### [EXERCISE OBJECTIVE]
Print the entire listing. Each line must match the original exactly.

— START DATASET SECTION —

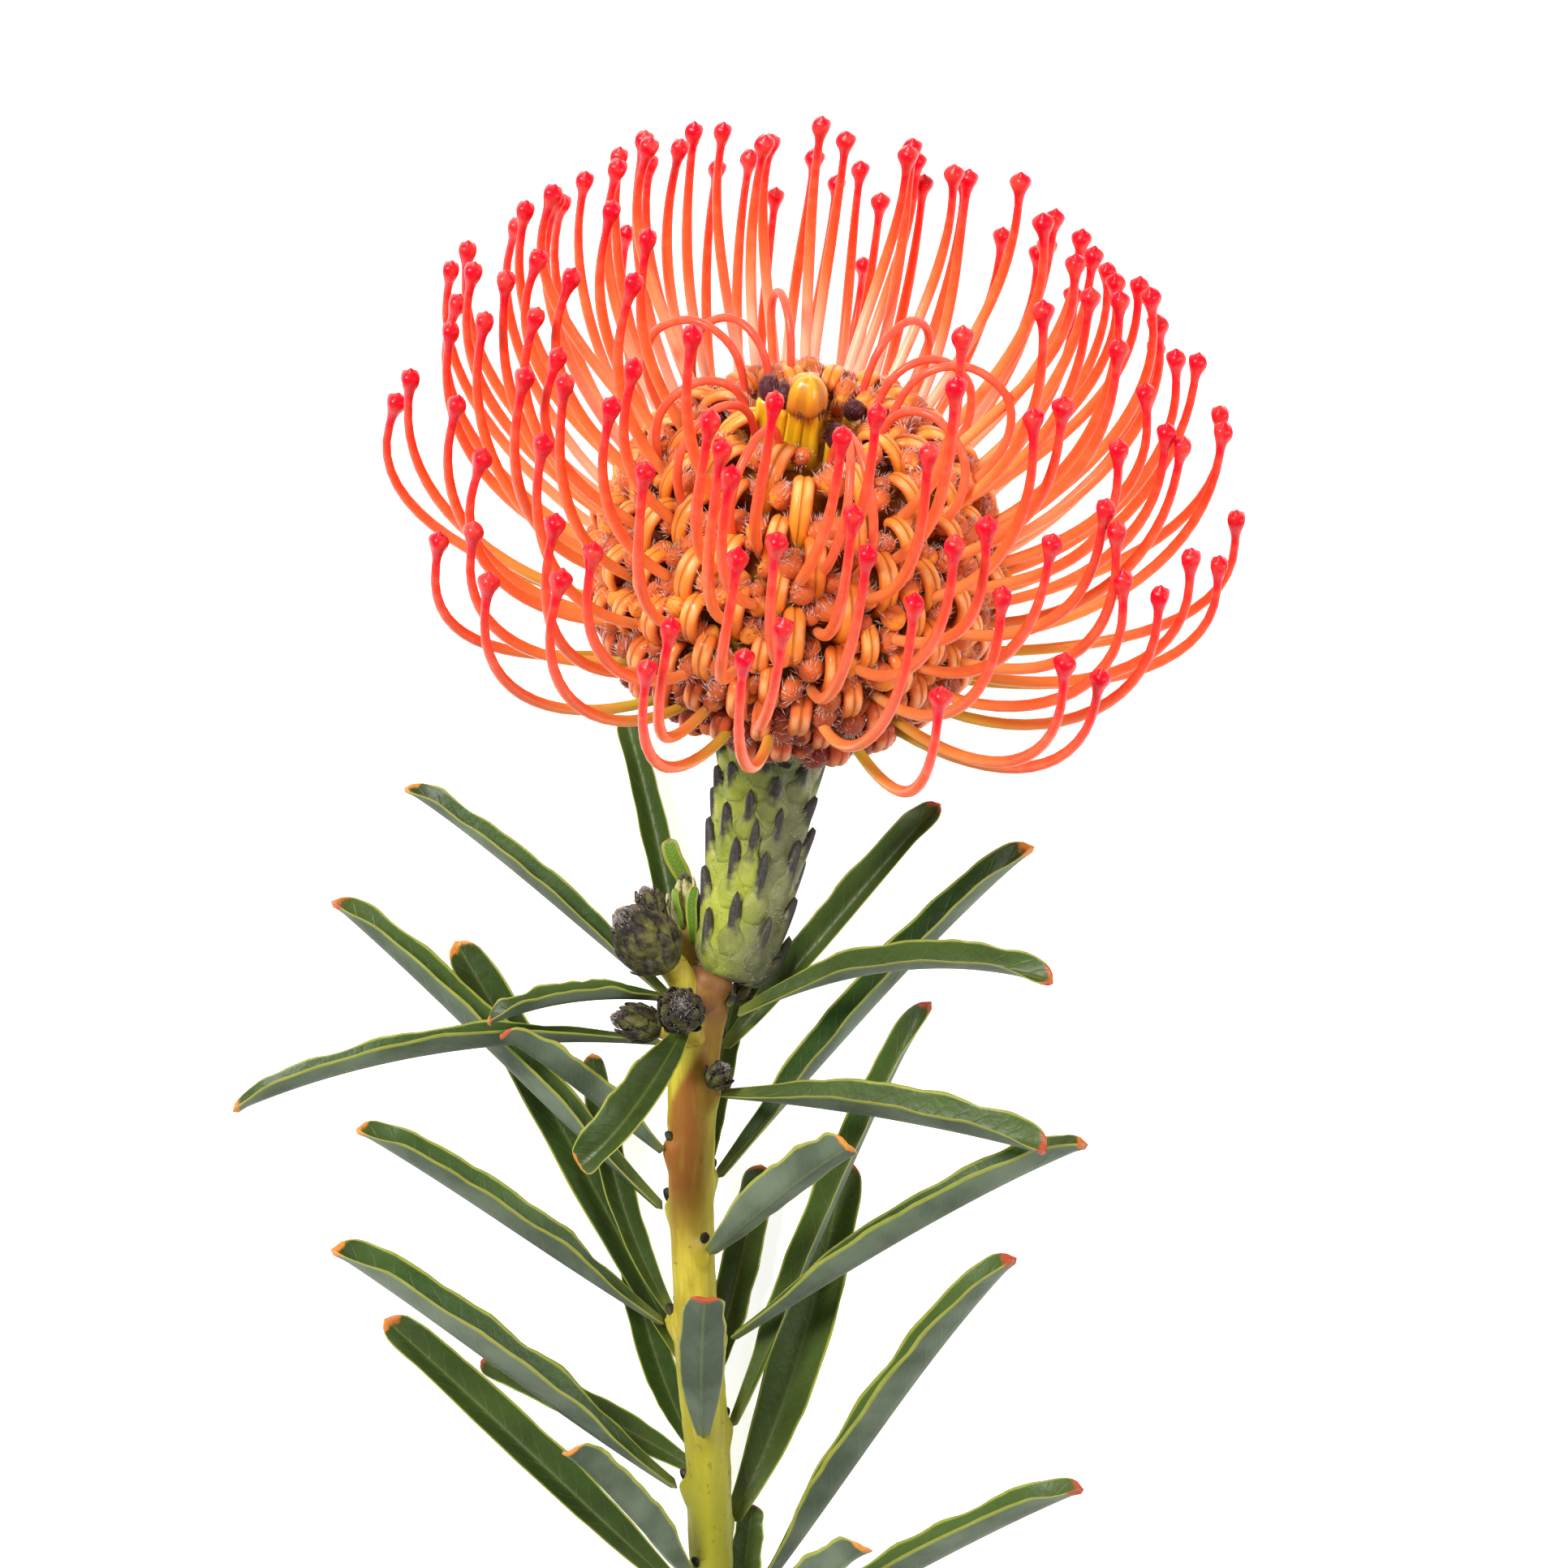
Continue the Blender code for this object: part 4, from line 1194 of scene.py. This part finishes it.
def head_apex(gold, felt, fur):
    """The closed florets: dark hairy ends on most, and in front a row of golden tubes,
    two of them under a large glossy golden cap."""
    piece = Piece("apex_florets")
    draw = random.Random(81)
    form = closed_form(12, TUBE_STEPS)
    for number in range(APEX_FLORETS):
        turn = number * GOLDEN_ANGLE
        inner = number < APEX_TUBES
        radius = APEX_SPACING * math.sqrt(number)
        if not inner:
            radius = OUTER_APEX_SPACING * math.sqrt(number) + 1.2
        top = APEX_CROWN - APEX_DROP * radius**2 - (0.0 if inner else draw.uniform(0.5, 3.0))
        crown = in_head(radius * 1.12, top - 1.6, turn + draw.uniform(-0.08, 0.08))
        tone, purple = draw.random(), draw.random() < 0.55
        in_front = math.sin(turn) > 0.35 and -0.95 < math.cos(turn) < 0.5
        if in_front and 2.0 < radius < 7.5:
            continue  # the front tubes stand here
        closed_tube(piece, form, in_head(radius * 0.95, 12.0, turn), crown, tone)
        hairy_limb(piece, crown, HEAD_AXIS, 1.45, draw, 1.0 if inner or purple else 0.6, 50)
    for right, front, capped in FRONT_TUBES:
        ring, turn = math.hypot(right, front), math.atan2(front, right)
        foot = in_head(ring * 1.05, FRONT_TUBE_FOOT, turn)
        crown = in_head(ring * 0.97, FRONT_CROWN + draw.uniform(-0.3, 0.3), turn)
        closed_tube(piece, form, foot, crown, draw.random() * 0.3)
        if right < -2:
            hairy_limb(piece, crown + HEAD_AXIS * 0.9, HEAD_AXIS, 1.4, draw, 1.0, 56)
        if capped:
            golden_cap(piece, crown + HEAD_RIGHT * FRONT_CAP_SHIFT, draw)
    piece.finish([gold, felt, fur], "styles_and_perianth", "flower_head")


# ---- peduncle ------------------------------------------------------------------------

PEDUNCLE_STEPS = 60
PEDUNCLE_HAIRS = 1500


def peduncle_radius(share):
    """The peduncle's radius: a rounded foot, then slowly wider up to the head."""
    foot = min(1.0, 0.6 + 0.4 * math.sqrt(min(1.0, share / 0.08)))
    return foot * blend(PEDUNCLE_FOOT_RADIUS, PEDUNCLE_TOP_RADIUS, share)


def peduncle_line():
    """Control points of the peduncle's middle line, which ends square on the head."""
    top = in_head(0, CORE_FOOT_HEIGHT - GAP, 0)
    return PEDUNCLE_FOOT, PEDUNCLE_RISE, top - HEAD_AXIS * 7, top


def peduncle_surface(share, turn, lift):
    """A point on the peduncle, turn round it and lift off it."""
    line = peduncle_line()
    share = min(max(share, 0.0), 1.0)
    ahead = bezier(line, min(1.0, share + 0.02)) - bezier(line, max(0.0, share - 0.02))
    ahead.normalize()
    side = ahead.cross(Vector((0, 0, 1))).normalized()
    out = around(side, side.cross(ahead), turn)
    return bezier(line, share) + out * (peduncle_radius(share) + lift)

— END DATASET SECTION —

### [TASK SOLUTION]
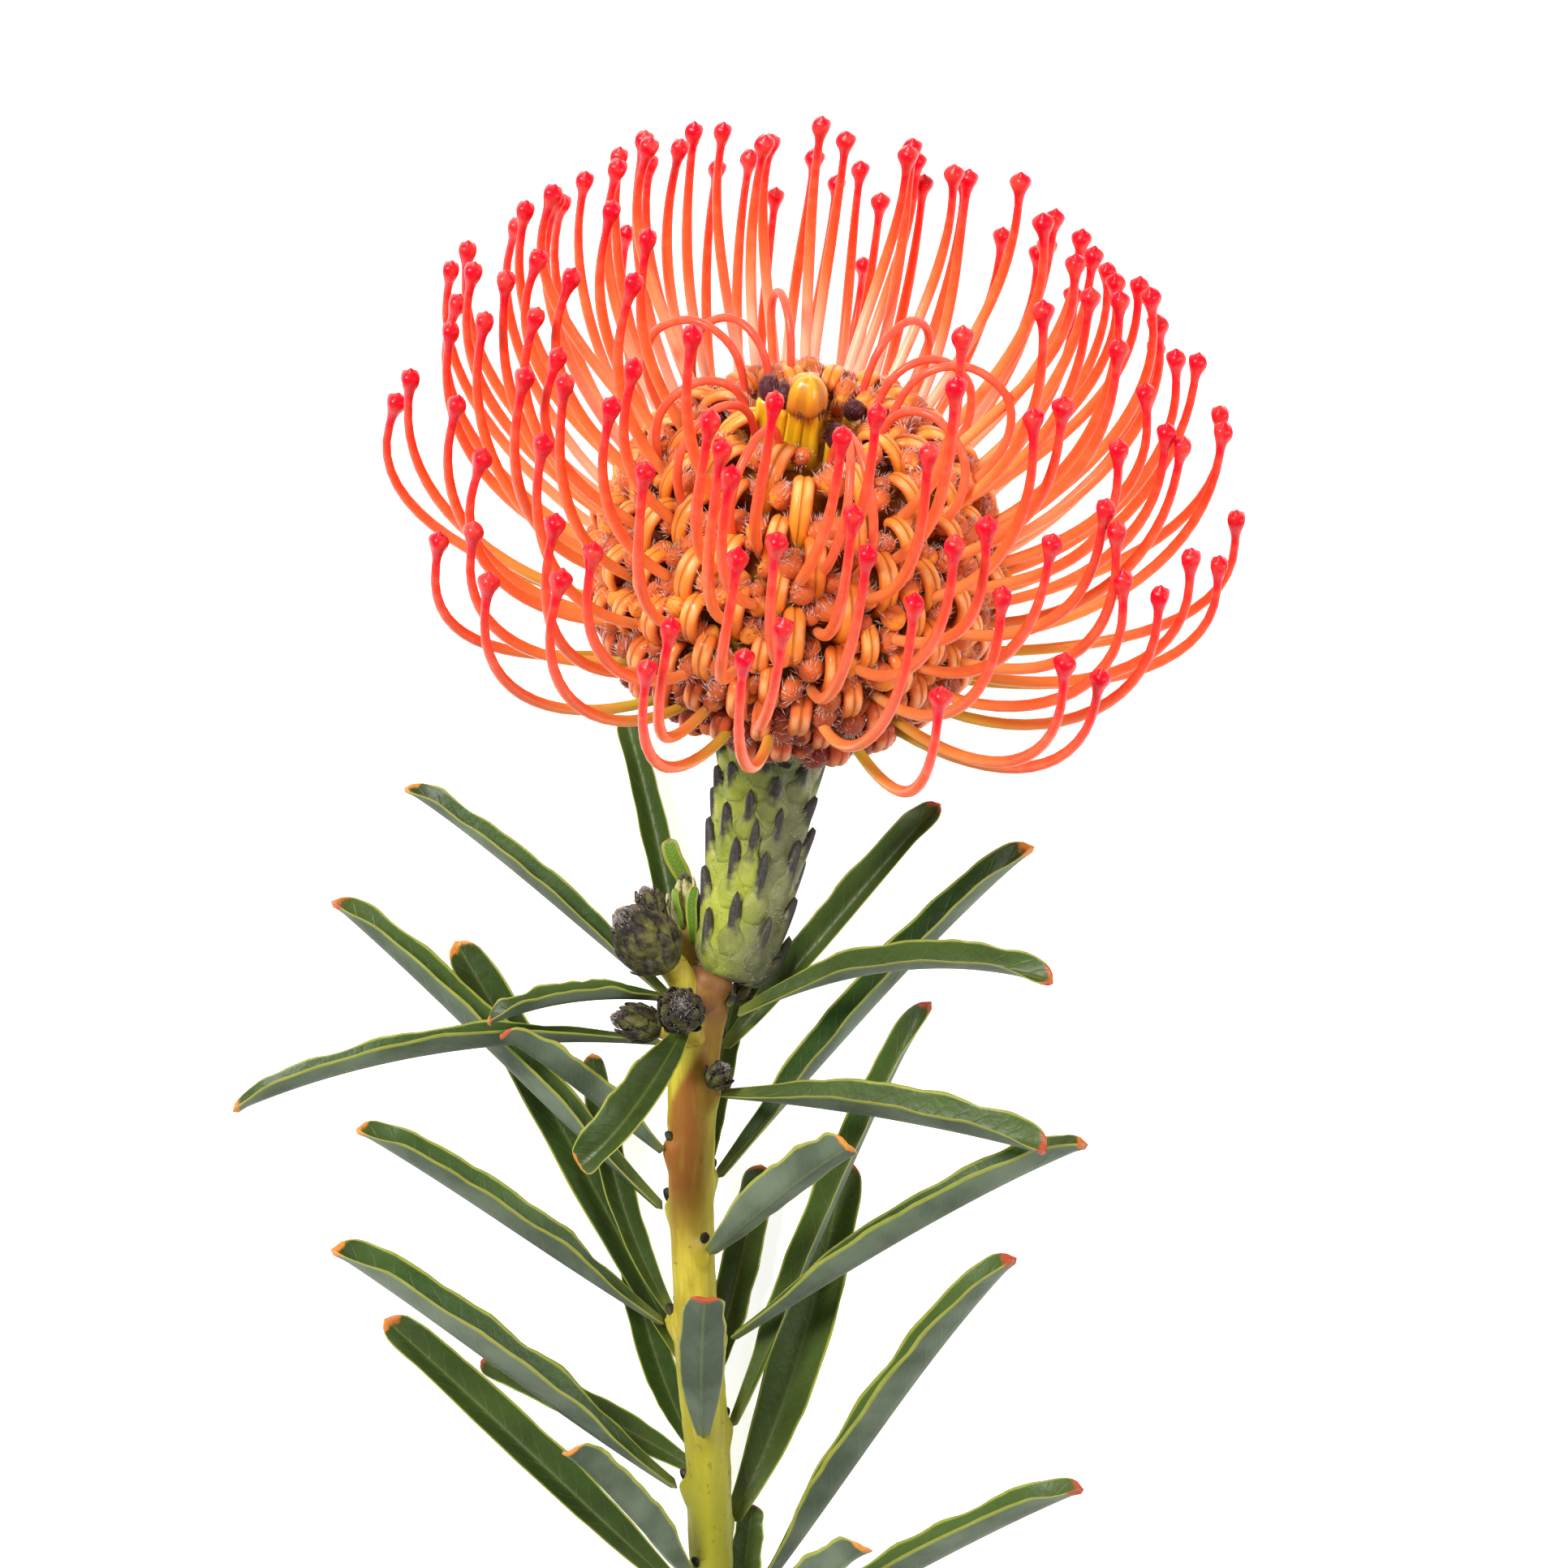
Continue the Blender code for this object: part 4, from line 1194 of scene.py. This part finishes it.
def head_apex(gold, felt, fur):
    """The closed florets: dark hairy ends on most, and in front a row of golden tubes,
    two of them under a large glossy golden cap."""
    piece = Piece("apex_florets")
    draw = random.Random(81)
    form = closed_form(12, TUBE_STEPS)
    for number in range(APEX_FLORETS):
        turn = number * GOLDEN_ANGLE
        inner = number < APEX_TUBES
        radius = APEX_SPACING * math.sqrt(number)
        if not inner:
            radius = OUTER_APEX_SPACING * math.sqrt(number) + 1.2
        top = APEX_CROWN - APEX_DROP * radius**2 - (0.0 if inner else draw.uniform(0.5, 3.0))
        crown = in_head(radius * 1.12, top - 1.6, turn + draw.uniform(-0.08, 0.08))
        tone, purple = draw.random(), draw.random() < 0.55
        in_front = math.sin(turn) > 0.35 and -0.95 < math.cos(turn) < 0.5
        if in_front and 2.0 < radius < 7.5:
            continue  # the front tubes stand here
        closed_tube(piece, form, in_head(radius * 0.95, 12.0, turn), crown, tone)
        hairy_limb(piece, crown, HEAD_AXIS, 1.45, draw, 1.0 if inner or purple else 0.6, 50)
    for right, front, capped in FRONT_TUBES:
        ring, turn = math.hypot(right, front), math.atan2(front, right)
        foot = in_head(ring * 1.05, FRONT_TUBE_FOOT, turn)
        crown = in_head(ring * 0.97, FRONT_CROWN + draw.uniform(-0.3, 0.3), turn)
        closed_tube(piece, form, foot, crown, draw.random() * 0.3)
        if right < -2:
            hairy_limb(piece, crown + HEAD_AXIS * 0.9, HEAD_AXIS, 1.4, draw, 1.0, 56)
        if capped:
            golden_cap(piece, crown + HEAD_RIGHT * FRONT_CAP_SHIFT, draw)
    piece.finish([gold, felt, fur], "styles_and_perianth", "flower_head")


# ---- peduncle ------------------------------------------------------------------------

PEDUNCLE_STEPS = 60
PEDUNCLE_HAIRS = 1500


def peduncle_radius(share):
    """The peduncle's radius: a rounded foot, then slowly wider up to the head."""
    foot = min(1.0, 0.6 + 0.4 * math.sqrt(min(1.0, share / 0.08)))
    return foot * blend(PEDUNCLE_FOOT_RADIUS, PEDUNCLE_TOP_RADIUS, share)


def peduncle_line():
    """Control points of the peduncle's middle line, which ends square on the head."""
    top = in_head(0, CORE_FOOT_HEIGHT - GAP, 0)
    return PEDUNCLE_FOOT, PEDUNCLE_RISE, top - HEAD_AXIS * 7, top


def peduncle_surface(share, turn, lift):
    """A point on the peduncle, turn round it and lift off it."""
    line = peduncle_line()
    share = min(max(share, 0.0), 1.0)
    ahead = bezier(line, min(1.0, share + 0.02)) - bezier(line, max(0.0, share - 0.02))
    ahead.normalize()
    side = ahead.cross(Vector((0, 0, 1))).normalized()
    out = around(side, side.cross(ahead), turn)
    return bezier(line, share) + out * (peduncle_radius(share) + lift)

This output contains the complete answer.